Quel impact a eu sur votre vie cette femme qui, bien qu’étant religieuse, a eu ses périodes de doute comme tous les hommes?
Je crois que c’est l’homme qui, la plupart du temps, se détruit. Ce n’est pas Dieu qui le fait. Quand elle avait 6 ans, elle a vu son père mourir. Cela a été déterminant pour elle. Elle a compris que rien ne dure. Le bonheur est éphémère. Quand on croit le détenir, il s’échappe. Elle s’est dit: «Moi, je veux quelque chose qui ne meurt jamais», et c’est de là qu’est venue sa quête mystique. «Aucun homme ne m’aimera autant que le Christ qui a donné sa vie pour sauver les humains», a-t-elle estimé. Ça n’a pas été facile de renoncer à sa vie de femme, sa vie amoureuse. Oui, tout ce qu’a fait cette femme me touche énormément et je le vis profondément sur scène.

Après avoir si bien incarné sœur Emmanuelle, à quelles conclusions êtes-vous arrivée à propos de cette femme d’exception?
C’est merveilleux d’être en sa compagnie. Elle est capable de déplacer des montagnes  en simplifiant tout. Curieusement, c’était facile de la jouer sur scène. Dès la première représentation à Paris, j’ai senti qu’elle me guidait. Je dirais que j’ai, par moments, une communion avec elle. Elle qui n’a jamais cessé de dire: «Ouvrez vos cœurs, c’est l’amour des autres qui donne le sens de la vie et de la mort. Celui qui aime ne meurt jamais».

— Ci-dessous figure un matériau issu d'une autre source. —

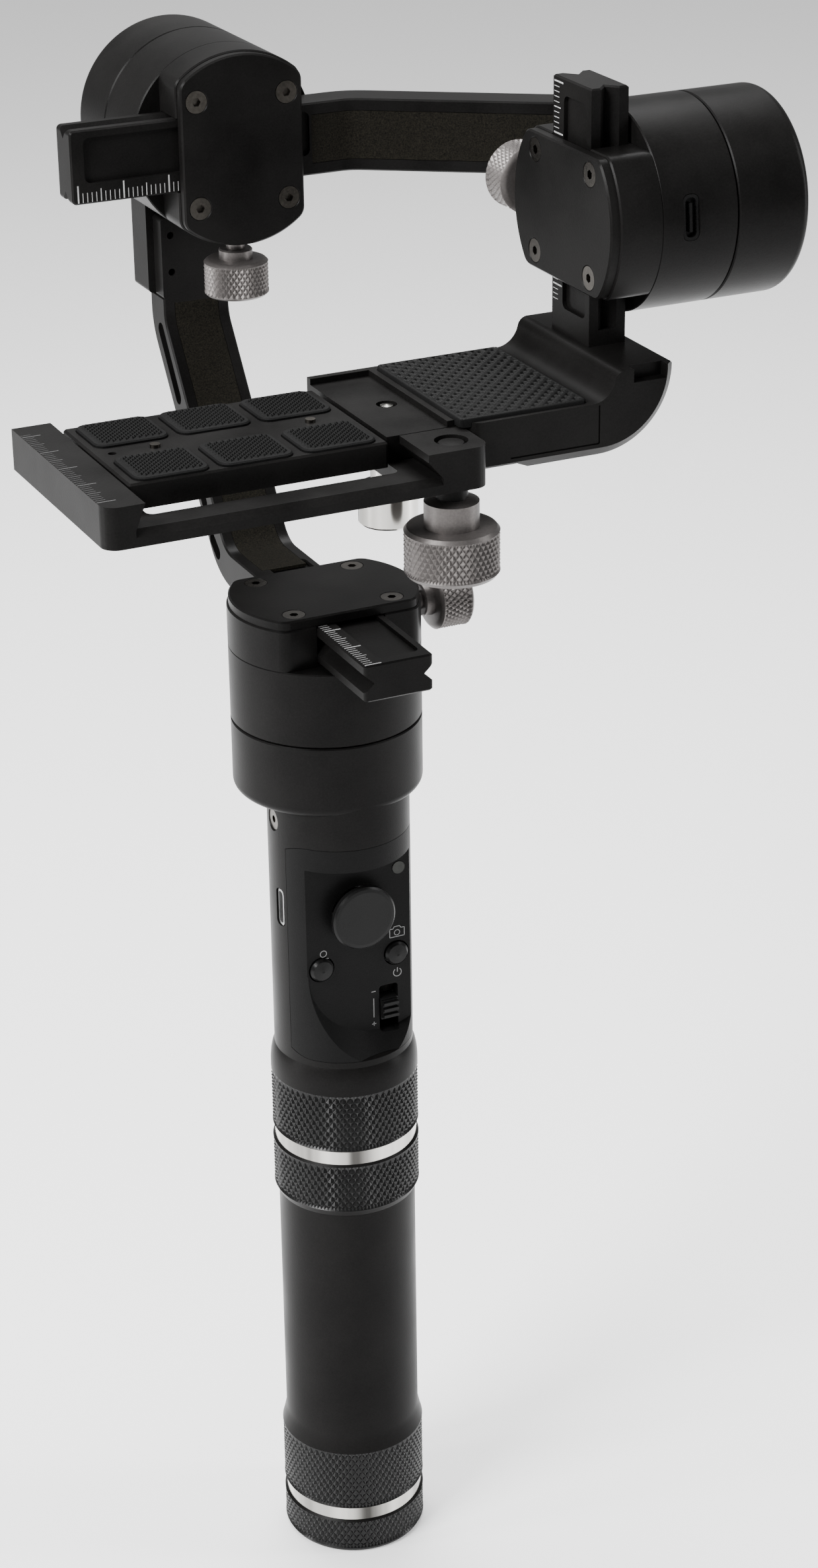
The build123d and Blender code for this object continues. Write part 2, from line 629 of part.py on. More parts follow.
# ---------------------------------------------------------------- camera bracket
base_depth = base_y[1] - base_y[0]
rail_left = tilt_face_x + rail_top_w
with BuildPart() as camera_bracket:
    with BuildSketch(Plane.XZ.offset(-base_y[1])):
        with BuildLine():
            Polyline(
                (29.2, base_top), (0.6, base_top), (0.6, flat_top), (base_left, flat_top),
                (base_left, 279.8), (13.6, 279.8), (16.6, shell_bottom),
                (shell_right - shell_arc_r, shell_bottom),
            )
            RadiusArc((shell_right - shell_arc_r, shell_bottom), (shell_right, shell_top), -shell_arc_r)
            Polyline((shell_right, shell_top), (47.2, shelf_z), (36.6, shelf_z))
            RadiusArc((36.6, shelf_z), (34.4, 293.2), -2.2)
            RadiusArc((34.4, 293.2), (29.2, base_top), 5.0)
        make_face()
    extrude(amount=base_depth)
    # raised lip behind the flat
    with BuildSketch(Plane.XY.offset(flat_top - 0.5)):
        with Locations(((base_left + 0.6) / 2, base_y[1] - 0.8)):
            Rectangle(0.6 - base_left, 1.6)
    extrude(amount=base_top - flat_top + 0.5)
    # notch in the front end of the shelf beside the rail
    with BuildSketch(Plane.XZ.offset(-base_y[0])):
        with Locations((42.0, shelf_z)):
            Rectangle(7.2, 5.4)
    extrude(amount=-2.4, mode=Mode.SUBTRACT)
    # long chamfer round the lower edges of the front
    front_edges = camera_bracket.faces().sort_by(Axis.Y)[0].outer_wire().edges()
    low = front_edges.filter_by(GeomType.CIRCLE).sort_by(Axis.X)[-1]
    bottom = front_edges.filter_by(Axis.X).sort_by(Axis.Z)[0]
    chamfer([low, bottom], 2.0)
    # room for the slide plate's clamp block, and the channel for its tongue
    with BuildSketch(Plane.XY.offset(270)):
        with Locations((-5.65, -58)):
            Rectangle(19.1, 8.0)
    extrude(amount=30, mode=Mode.SUBTRACT)
    corners = camera_bracket.edges().filter_by(Axis.Z).group_by(Axis.Y)[0].group_by(Axis.X)[0]
    fillet(corners, 2.5)
    with BuildSketch(Plane.XY.offset(270)):
        with Locations(((base_left - 1 + 21) / 2, -37.6)):
            Rectangle(22 - base_left, 33.8)
    extrude(amount=13.3, mode=Mode.SUBTRACT)
    # the tilt rail standing in the bracket's groove
    with BuildSketch(Plane.XY.offset(290)):
        with Locations((rail_left + rail_t / 2, tilt_y)):
            Rectangle(rail_t, 2 * rail_half)
    extrude(amount=tilt_rail_top - 290)
    for side in (-1, 1):
        with BuildSketch(Plane.XY.offset(298.0)):
            with BuildLine():
                x_mid = rail_left + rail_t / 2
                Polyline(
                    (x_mid - groove_half, tilt_y + side * rail_half),
                    (x_mid, tilt_y + side * (rail_half - groove_depth)),
                    (x_mid + groove_half, tilt_y + side * rail_half), close=True,
                )
            make_face()
        extrude(amount=60, mode=Mode.SUBTRACT)
    with BuildSketch(tilt_frame.offset(rail_top_w)):
        with Locations((1.0, 1.3)):
            RectangleRounded(42, face_pocket[0], 1.4)
    extrude(amount=face_pocket[1], mode=Mode.SUBTRACT)
    rail_top = camera_bracket.faces().sort_by(Axis.Z)[-1]
    chamfer(rail_top.outer_wire().edges(), edge_chamfer)
    # seat of the big pad
    with BuildSketch(Plane.XY.offset(base_top)):
        with Locations(pad_centre):
            RectangleRounded(27.2, 38.6, 1.5)
    extrude(amount=-pad_sink, mode=Mode.SUBTRACT)
    # hole for the lock screw, and the fine seam on the front
    with BuildSketch(Plane.XY.offset(270)):
        with Locations(lock_axis):
            Circle(2.06)
    extrude(amount=30, mode=Mode.SUBTRACT)
    with BuildSketch(Plane.XZ.offset(-base_y[0])):
        with Locations((21.5, 281.2)):
            Rectangle(19.0, 0.35)
        with Locations((31.0, 285.0)):
            Rectangle(0.35, 7.6)
    extrude(amount=-0.3, mode=Mode.SUBTRACT)
keep(camera_bracket, "camera_bracket")

with BuildPart() as bracket_pad:
    with BuildSketch(Plane.XY.offset(base_top - pad_sink)):
        with Locations(pad_centre):
            RectangleRounded(27.0, 38.4, 1.4)
    extrude(amount=1.8)
keep(bracket_pad, "bracket_pad")

# Screw that locks the slide plate's tongue, with its bright knob below
lock_plane = Plane(origin=(*lock_axis, 0))
lock_screw = turned(lock_plane, [
    (0, 264.0), (5.4, 264.0), (5.9, 264.5), (5.9, 271.4), (5.4, 271.9), (3.4, 271.9), (3.4, 279.6),
    (2.0, 279.6), (2.0, 286.6), (1.3, 286.9), (1.3, 287.8), (0, 288.1),
])
keep(lock_screw, "lock_screw")

# ---------------------------------------------------------------- slide plate
with BuildPart() as slide_frame:
    with BuildSketch(Plane.XY.offset(floor_z[0])):
        with BuildLine():
            Polyline(
                (frame_x[0], frame_y[0]), (frame_x[1], frame_y[0]), (frame_x[1], tongue_front),
                (tongue_right, tongue_front), (tongue_right, tongue_back), (base_left - 0.4, tongue_back),
                (base_left - 0.4, frame_y[1]), (frame_x[0], frame_y[1]), close=True,
            )
        make_face()
    extrude(amount=floor_z[1] - floor_z[0])
    # end stop and clamp block, both undercut towards the plate between them
    with BuildSketch(Plane.XZ.offset(-frame_y[1])):
        with BuildLine():
            Polyline(
                (frame_x[0], floor_z[0]), (stop_right, floor_z[0]), (stop_right, floor_z[1]),
                (stop_right + 2.0, flat_top),
                (frame_x[0], flat_top), close=True,
            )
        make_face()
    extrude(amount=frame_y[1] - frame_y[0])
    with BuildSketch(Plane.XZ.offset(-tongue_front)):
        with BuildLine():
            Polyline(
                (frame_x[1], floor_z[0]), (block_left + 3, floor_z[0]), (block_left + 3, floor_z[1]),
                (block_left, flat_top - 1.5), (block_left, flat_top), (frame_x[1], flat_top), close=True,
            )
        make_face()
    extrude(amount=tongue_front - frame_y[0])
    uprights = slide_frame.edges().filter_by(Axis.Z).group_by(Axis.Y)[0]
    fillet(uprights.group_by(Axis.X)[0] + uprights.group_by(Axis.X)[-1], 3.0)
    # bevel along the top of the front rail
    with BuildSketch(Plane.YZ.offset(stop_right)):
        with BuildLine():
            Polyline(
                (frame_y[0], floor_z[1]), (frame_y[0] + rail_bevel, floor_z[1]),
                (frame_y[0], floor_z[1] - rail_bevel), close=True,
            )
        make_face()
    extrude(amount=block_left + 3 - stop_right, mode=Mode.SUBTRACT)
    # long openings in the floor, the lock screw's slot and the clamp screw's hole
    with BuildSketch(Plane.XY.offset(floor_z[0])):
        with Locations((-37.2, -53.5)):
            RectangleRounded(50.0, 13.0, 1.5)
        with Locations((-37.2, -28.0)):
            RectangleRounded(50.0, 13.0, 1.5)
        with Locations((lock_axis[0] + slide_travel / 2, lock_axis[1])):
            SlotOverall(slide_travel + 4.6, 4.6)
        with Locations(clamp_axis):
            Circle(3.22)
    extrude(amount=20, mode=Mode.SUBTRACT)
keep(slide_frame, "slide_frame")

with BuildPart() as top_plate:
    with BuildSketch(Plane.XY.offset(floor_z[1])):
        with Locations(((plate_x[0] + plate_x[1]) / 2, (plate_y[0] + plate_y[1]) / 2)):
            RectangleRounded(plate_x[1] - plate_x[0], plate_y[1] - plate_y[0], 0.6)
    extrude(amount=flat_top - floor_z[1])
    chamfer(top_plate.faces().sort_by(Axis.Z)[-1].outer_wire().edges(), 0.4)
    with BuildSketch(Plane.XY.offset(flat_top)):
        for row in stud_rows:
            with Locations(*[(column, row) for column in stud_columns]):
                RectangleRounded(stud_size[0] + 0.2, stud_size[1] + 0.2, 2.4)
    extrude(amount=-stud_sink, mode=Mode.SUBTRACT)
    with BuildSketch(Plane.XY.offset(flat_top)):
        with Locations((pin_x[0], pin_y), (pin_x[1], pin_y)):
            Circle(pin_r)
        with Locations((-61.0, pin_y)):
            Circle(0.8)
    extrude(amount=-pin_sink, mode=Mode.SUBTRACT)
keep(top_plate, "top_plate")

with BuildPart() as plate_pads:
    with BuildSketch(Plane.XY.offset(flat_top - stud_sink)):
        for row in stud_rows:
            with Locations(*[(column, row) for column in stud_columns]):
                RectangleRounded(*stud_size, 2.3)
    extrude(amount=1.6)
keep(plate_pads, "plate_pads")

with BuildPart() as plate_pins:
    with BuildSketch(Plane.XY.offset(flat_top - pin_sink)):
        with Locations((pin_x[0], pin_y), (pin_x[1], pin_y)):
            Circle(pin_r)
    extrude(amount=3.1)
keep(plate_pins, "plate_pins")

# Clamp knob under the clamp block, its stud up through the block
clamp_plane = Plane(origin=(*clamp_axis, 0))
clamp_knob = turned(clamp_plane, [
    (0, 261.6), (8.5, 261.6), (9.2, 262.4), (9.2, 270.4), (8.5, 271.2), (5.3, 271.2), (5.3, 276.2),
    (3.15, 276.9), (3.15, 286.9), (2.4, 287.6), (0, 287.8),
])
keep(clamp_knob, "clamp_knob")
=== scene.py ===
"""Looks of the gimbal stabilizer: knurled knobs and bands, ruler ticks, pads, panel marks, and
procedural finishes on the CAD nodes, on a plain floor in soft studio light."""

import json
import math

import bpy
from mathutils import Matrix, Vector


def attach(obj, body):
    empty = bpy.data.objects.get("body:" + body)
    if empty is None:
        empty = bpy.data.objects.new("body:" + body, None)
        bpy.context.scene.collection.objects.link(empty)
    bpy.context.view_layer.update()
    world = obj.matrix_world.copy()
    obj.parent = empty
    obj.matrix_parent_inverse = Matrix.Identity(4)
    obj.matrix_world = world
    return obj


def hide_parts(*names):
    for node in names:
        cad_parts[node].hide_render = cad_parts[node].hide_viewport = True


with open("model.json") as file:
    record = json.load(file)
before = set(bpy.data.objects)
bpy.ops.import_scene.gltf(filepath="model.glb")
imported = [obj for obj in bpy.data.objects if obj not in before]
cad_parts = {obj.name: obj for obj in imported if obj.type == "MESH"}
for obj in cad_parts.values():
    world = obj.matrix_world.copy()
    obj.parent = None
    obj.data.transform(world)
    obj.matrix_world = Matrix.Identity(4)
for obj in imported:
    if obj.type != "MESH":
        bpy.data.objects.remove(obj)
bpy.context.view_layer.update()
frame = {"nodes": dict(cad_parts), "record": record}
nodes = frame["nodes"]
MM = 0.001
TAU = 2 * math.pi


# ---------------------------------------------------------------- materials
def new_material(name):
    """An empty node material with its shader: returns (material, nodes, links, shader)."""
    mat = bpy.data.materials.new(name)
    mat.use_nodes = True
    tree = mat.node_tree
    return mat, tree.nodes, tree.links, tree.nodes["Principled BSDF"]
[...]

Propos recueillis par Danièle Gergès

Françoise Thuriès
C’est une actrice de théâtre depuis toujours. Elle a joué avec les plus grands comme Françoise Seigner, Francis Huster, Robert Hossein, Jean-Louis Barrault… et a incarné de nombreuses héroïnes classiques, Racine, Corneille, Shakespeare, Dostoïevski et contemporaines Beckett, Cocteau, Rilke… Françoise Thuriès est comme «abonnée» aux saintes femmes depuis quelques années: rôles principaux dans une pièce sur Thérèse d’Avila, Thérèse de Lisieux… Elle a ensuite affronté seule le public dans la crypte de Saint-Sulpice en déclamant des textes sur Marie, puis en incarnant Madeleine Delbrêl.